When I was accepted to the University of Washington and the Honors Program, coming here was a no brainer, too. I am smart, but more significantly, recent events in my life have made me realize that I want to do important things.
This summer, I caught a glimpse of what those important things might be. On a service trip to the Yakama Nation in Eastern Washington, I learned about the injustices American Indians in Washington have suffered throughout the history of our state. It enraged me. I couldn't help the people on the reservation break out of their cycle of poverty by spending a week working in a homeless shelter there, but I came away from the experience with the resolve to return and to create more significant progress.
I want to understand the workings of social disparities and figure out ways to fix them. My personal achievements are products of the privilege into which I was born.
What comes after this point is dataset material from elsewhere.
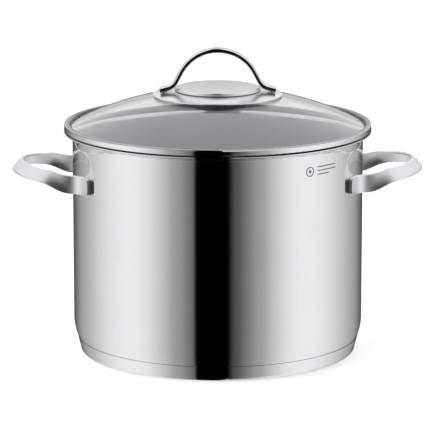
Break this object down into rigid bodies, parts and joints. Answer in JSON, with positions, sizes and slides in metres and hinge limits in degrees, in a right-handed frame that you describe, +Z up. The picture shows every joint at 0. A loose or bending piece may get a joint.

But the things my education will empower me to accomplish will mean nothing unless they contribute to helping others attain the advantages I have enjoyed as a member of the white middle class.
The issues to which I set my attention are big ones; politics, religion, race, gender, class. To solve the problems I want to solve, I need to learn not only information, but how to use it and how to communicate it to others. These tasks will require me to utilize knowledge across disciplines and to be comfortable synthesizing information between them. I hope that the Honors Program will help me to explore, to struggle, to grow, to equip myself for the work I feel compelled to do and to discover how I might go about that work.
When I applied to the Honors Program last December, I thought I was a "smart kid." And by most measures, I am pretty smart - I have the grades and test scores to prove it. But gradually since December and especially in the last couple of weeks, I've come to think of myself as being less of a smart kid than a lucky one. I am not the person I was when I applied, but somehow, that smart-alecky high school senior got me exactly where I need to be.